Her podcast, Songwriter Soup, adds another layer to that picture. It is not a vanity side project. It openly deals with the business side of songwriting, including the realities that many listeners never think about: collaboration, credit, income, and the patience required to build a sustainable career. I respect that transparency because it turns her into more than a hitmaker; it makes her part of the conversation about how the profession actually works.
That is also why her newer collaborations matter. When a writer can move from a polished country ballad to a sharper, more contemporary crossover record, it usually means the market is following their instincts rather than the other way around. In Veltz’s case, the reach feels earned, not opportunistic.

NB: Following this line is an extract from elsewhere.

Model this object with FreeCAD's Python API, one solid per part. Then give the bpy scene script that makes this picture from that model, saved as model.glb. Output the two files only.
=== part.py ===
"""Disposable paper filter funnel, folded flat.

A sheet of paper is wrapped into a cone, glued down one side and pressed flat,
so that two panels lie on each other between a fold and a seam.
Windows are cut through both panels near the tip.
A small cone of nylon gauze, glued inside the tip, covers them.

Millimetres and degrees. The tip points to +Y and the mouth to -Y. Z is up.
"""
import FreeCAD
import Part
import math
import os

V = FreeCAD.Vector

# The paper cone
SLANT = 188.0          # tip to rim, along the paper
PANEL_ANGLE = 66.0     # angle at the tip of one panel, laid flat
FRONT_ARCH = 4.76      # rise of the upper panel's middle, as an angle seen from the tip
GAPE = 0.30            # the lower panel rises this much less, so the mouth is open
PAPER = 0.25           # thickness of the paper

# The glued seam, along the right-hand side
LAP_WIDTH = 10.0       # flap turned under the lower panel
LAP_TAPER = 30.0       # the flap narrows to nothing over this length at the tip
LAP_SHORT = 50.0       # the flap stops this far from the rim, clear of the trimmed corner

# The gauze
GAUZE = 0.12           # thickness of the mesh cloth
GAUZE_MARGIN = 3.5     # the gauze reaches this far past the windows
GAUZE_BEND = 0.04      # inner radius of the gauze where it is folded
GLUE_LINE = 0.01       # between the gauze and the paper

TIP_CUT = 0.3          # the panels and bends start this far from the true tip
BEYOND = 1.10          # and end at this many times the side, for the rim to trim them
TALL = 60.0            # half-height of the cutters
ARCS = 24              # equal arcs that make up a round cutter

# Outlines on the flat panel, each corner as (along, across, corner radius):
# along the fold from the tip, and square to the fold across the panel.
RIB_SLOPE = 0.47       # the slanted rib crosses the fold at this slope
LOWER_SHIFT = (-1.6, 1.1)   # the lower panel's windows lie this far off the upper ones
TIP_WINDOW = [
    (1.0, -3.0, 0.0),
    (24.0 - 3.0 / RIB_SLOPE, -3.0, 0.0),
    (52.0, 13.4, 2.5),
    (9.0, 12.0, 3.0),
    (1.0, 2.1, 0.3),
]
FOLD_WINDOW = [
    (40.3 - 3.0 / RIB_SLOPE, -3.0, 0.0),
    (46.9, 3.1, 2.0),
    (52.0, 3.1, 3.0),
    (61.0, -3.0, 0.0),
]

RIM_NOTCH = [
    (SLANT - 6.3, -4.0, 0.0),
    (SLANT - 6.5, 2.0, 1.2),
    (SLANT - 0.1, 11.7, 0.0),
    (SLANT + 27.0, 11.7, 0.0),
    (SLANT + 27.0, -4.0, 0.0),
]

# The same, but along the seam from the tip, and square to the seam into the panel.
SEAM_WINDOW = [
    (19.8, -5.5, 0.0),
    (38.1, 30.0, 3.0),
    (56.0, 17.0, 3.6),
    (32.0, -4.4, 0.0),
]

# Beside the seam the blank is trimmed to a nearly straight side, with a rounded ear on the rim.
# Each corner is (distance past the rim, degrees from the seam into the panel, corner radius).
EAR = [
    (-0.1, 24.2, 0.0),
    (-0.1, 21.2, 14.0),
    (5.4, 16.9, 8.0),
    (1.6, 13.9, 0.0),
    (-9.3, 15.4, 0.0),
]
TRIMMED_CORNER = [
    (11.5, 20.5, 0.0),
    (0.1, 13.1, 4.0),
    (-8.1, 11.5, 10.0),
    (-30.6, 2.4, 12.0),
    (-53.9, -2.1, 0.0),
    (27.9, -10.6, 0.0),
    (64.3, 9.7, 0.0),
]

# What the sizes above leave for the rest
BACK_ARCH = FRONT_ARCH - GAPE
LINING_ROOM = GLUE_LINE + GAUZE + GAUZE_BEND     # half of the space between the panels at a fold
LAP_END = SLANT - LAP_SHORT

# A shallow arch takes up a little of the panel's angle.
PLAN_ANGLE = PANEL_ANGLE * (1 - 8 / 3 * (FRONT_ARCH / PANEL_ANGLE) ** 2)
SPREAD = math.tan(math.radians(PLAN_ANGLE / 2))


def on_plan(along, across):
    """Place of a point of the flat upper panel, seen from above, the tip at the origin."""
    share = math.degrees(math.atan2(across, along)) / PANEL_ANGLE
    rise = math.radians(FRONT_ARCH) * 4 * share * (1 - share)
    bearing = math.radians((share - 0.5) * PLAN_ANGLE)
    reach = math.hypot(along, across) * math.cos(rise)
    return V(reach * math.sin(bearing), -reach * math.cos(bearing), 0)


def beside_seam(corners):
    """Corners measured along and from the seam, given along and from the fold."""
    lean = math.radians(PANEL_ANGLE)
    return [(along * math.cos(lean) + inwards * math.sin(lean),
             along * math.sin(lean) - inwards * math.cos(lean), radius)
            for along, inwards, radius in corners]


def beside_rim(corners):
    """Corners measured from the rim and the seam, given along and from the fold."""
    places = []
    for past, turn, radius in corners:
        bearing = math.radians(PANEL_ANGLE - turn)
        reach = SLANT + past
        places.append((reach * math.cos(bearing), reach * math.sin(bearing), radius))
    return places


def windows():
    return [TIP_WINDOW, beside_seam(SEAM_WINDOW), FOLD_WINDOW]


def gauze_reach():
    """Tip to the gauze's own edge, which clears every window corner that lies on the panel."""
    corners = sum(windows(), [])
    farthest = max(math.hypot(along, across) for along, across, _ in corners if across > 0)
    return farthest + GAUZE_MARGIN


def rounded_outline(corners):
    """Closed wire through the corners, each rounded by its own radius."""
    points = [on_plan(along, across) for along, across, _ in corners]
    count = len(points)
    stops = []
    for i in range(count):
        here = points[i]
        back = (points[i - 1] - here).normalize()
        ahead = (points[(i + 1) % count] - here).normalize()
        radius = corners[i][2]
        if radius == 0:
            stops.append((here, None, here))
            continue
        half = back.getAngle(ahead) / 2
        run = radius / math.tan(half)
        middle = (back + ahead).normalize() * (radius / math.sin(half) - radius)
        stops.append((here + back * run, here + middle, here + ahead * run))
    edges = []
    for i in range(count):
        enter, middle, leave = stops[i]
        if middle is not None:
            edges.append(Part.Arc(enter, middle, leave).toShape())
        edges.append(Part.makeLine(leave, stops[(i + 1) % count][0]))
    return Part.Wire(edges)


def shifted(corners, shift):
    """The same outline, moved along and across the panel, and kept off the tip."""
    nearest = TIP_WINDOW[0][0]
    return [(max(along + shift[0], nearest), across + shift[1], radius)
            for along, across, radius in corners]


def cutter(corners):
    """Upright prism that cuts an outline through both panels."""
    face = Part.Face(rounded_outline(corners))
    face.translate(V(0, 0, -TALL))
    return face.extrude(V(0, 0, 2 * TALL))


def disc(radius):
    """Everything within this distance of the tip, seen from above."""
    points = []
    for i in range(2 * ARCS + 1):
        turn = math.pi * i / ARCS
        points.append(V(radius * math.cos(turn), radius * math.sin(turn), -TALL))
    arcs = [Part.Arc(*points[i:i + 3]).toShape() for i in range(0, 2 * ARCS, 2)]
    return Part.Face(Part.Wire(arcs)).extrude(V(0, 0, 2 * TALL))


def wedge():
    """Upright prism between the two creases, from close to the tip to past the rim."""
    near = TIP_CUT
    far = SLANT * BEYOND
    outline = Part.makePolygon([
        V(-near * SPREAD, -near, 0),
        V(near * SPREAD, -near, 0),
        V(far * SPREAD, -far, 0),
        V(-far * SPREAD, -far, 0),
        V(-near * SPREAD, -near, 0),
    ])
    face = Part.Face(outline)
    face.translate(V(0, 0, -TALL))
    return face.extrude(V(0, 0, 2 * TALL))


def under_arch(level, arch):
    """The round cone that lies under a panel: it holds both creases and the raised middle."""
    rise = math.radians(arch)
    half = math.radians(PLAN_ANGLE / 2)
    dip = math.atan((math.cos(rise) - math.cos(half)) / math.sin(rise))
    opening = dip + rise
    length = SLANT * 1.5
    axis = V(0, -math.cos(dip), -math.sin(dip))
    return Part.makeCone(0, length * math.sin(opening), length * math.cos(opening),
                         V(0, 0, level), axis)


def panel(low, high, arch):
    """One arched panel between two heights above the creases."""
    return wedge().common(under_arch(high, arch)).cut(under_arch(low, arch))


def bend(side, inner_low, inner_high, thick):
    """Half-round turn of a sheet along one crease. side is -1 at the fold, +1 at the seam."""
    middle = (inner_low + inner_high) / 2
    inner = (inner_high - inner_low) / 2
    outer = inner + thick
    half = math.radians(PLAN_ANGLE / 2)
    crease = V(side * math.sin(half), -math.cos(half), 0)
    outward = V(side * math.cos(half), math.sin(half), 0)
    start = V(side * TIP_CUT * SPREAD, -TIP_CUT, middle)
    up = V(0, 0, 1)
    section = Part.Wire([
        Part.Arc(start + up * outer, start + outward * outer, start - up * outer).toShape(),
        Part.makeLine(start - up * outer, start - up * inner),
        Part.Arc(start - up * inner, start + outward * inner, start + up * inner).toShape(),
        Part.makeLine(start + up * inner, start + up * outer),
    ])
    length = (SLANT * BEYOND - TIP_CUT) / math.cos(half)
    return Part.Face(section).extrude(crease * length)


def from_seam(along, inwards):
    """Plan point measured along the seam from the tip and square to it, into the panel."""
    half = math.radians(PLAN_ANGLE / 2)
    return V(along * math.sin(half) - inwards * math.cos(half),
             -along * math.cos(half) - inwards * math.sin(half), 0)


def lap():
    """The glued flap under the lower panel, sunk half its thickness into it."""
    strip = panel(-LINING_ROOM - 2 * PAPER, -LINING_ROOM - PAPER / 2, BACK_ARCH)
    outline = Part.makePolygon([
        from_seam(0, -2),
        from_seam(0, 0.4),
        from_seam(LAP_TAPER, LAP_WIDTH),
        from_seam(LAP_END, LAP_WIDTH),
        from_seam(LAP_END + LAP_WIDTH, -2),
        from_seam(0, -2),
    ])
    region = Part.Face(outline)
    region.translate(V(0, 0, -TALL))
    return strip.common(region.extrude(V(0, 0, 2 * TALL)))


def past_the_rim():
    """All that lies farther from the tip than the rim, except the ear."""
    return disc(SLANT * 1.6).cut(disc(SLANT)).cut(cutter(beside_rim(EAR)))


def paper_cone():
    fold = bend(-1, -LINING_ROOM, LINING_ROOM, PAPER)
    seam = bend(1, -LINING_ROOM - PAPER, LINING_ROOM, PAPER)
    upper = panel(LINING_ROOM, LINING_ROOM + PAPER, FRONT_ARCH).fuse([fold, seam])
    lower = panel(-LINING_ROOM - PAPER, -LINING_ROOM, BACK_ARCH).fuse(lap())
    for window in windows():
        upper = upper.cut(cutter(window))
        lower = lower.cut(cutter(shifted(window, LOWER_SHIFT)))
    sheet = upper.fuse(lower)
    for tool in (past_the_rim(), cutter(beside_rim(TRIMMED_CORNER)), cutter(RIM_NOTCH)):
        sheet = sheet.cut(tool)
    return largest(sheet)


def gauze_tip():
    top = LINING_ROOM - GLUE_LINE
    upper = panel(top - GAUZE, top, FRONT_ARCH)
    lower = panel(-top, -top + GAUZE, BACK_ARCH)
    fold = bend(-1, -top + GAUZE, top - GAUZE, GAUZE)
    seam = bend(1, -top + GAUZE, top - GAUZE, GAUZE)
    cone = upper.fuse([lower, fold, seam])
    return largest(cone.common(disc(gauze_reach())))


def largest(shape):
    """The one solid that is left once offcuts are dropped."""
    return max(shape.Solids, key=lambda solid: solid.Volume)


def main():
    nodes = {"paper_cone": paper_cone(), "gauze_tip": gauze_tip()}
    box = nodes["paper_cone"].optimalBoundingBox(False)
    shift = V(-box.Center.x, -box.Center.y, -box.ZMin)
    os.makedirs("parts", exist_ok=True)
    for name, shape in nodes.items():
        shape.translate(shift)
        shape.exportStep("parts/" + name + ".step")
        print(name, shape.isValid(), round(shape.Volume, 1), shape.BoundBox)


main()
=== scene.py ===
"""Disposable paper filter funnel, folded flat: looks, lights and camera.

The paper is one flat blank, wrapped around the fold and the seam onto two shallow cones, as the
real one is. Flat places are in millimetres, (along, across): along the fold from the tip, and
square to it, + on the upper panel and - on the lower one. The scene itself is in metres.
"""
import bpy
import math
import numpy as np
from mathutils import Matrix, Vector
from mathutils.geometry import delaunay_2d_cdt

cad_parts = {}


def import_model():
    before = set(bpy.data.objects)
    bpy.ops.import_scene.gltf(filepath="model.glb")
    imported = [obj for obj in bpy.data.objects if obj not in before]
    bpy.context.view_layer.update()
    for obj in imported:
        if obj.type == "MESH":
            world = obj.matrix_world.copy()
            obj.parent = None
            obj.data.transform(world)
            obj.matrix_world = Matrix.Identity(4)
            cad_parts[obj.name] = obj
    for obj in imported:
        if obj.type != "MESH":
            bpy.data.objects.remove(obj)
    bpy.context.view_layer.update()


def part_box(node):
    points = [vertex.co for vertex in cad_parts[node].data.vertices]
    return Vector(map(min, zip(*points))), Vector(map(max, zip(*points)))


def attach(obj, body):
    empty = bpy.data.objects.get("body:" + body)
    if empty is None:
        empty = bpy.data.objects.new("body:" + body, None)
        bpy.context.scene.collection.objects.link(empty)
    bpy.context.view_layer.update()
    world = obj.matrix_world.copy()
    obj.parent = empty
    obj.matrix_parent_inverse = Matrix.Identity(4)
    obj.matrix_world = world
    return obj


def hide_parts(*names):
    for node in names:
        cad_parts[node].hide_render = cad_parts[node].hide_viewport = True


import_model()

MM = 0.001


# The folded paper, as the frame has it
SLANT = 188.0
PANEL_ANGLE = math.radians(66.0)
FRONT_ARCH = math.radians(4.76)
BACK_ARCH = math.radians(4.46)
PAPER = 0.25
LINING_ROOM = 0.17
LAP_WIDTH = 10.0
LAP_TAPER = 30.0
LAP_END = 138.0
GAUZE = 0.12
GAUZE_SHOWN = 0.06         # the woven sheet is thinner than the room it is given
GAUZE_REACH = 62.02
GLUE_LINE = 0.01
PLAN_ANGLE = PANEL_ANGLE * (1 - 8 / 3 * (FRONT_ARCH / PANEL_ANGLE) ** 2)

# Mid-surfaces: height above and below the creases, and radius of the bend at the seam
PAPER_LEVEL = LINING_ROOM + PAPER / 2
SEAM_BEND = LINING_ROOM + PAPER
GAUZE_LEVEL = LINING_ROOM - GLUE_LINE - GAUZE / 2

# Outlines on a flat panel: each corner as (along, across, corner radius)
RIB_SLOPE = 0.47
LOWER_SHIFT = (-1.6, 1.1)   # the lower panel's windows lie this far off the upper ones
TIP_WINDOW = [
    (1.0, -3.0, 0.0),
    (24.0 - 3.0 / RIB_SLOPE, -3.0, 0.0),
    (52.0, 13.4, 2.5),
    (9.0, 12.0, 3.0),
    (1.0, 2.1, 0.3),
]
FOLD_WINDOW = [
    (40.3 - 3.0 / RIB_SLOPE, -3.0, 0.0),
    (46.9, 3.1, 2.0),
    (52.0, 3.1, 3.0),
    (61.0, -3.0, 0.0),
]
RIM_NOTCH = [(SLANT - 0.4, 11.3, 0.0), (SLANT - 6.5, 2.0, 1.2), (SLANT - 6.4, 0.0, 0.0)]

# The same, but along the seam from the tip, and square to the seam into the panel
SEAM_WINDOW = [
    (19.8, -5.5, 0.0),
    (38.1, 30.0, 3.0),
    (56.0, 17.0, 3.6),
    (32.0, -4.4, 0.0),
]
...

Why Laura Veltz still feels like a songwriter’s songwriter in 2026
If I were tracking her work closely, I would watch three things: collaborator lists, genre shifts, and the balance between commercial release and behind-the-scenes influence. Those are the clearest signals of where a writer’s taste is moving before the broader audience catches up.
- New credits with unexpected artists usually show where her pen is headed next.
- Film and TV placements tell you she can write for mood, not just radio.
- Her podcast and public talks reveal how seriously she treats the craft and the economics of the job.
The larger lesson in her catalog is straightforward: specificity travels farther than generic polish. That is why Laura Veltz keeps showing up in important records, not just memorable ones. For artists and songwriters, she is a strong reminder that the best commercial writing often starts with honesty, then gets sharpened through structure.
In a year when listeners are drowning in content but still hungry for songs that feel human, that combination is exactly why her name continues to matter.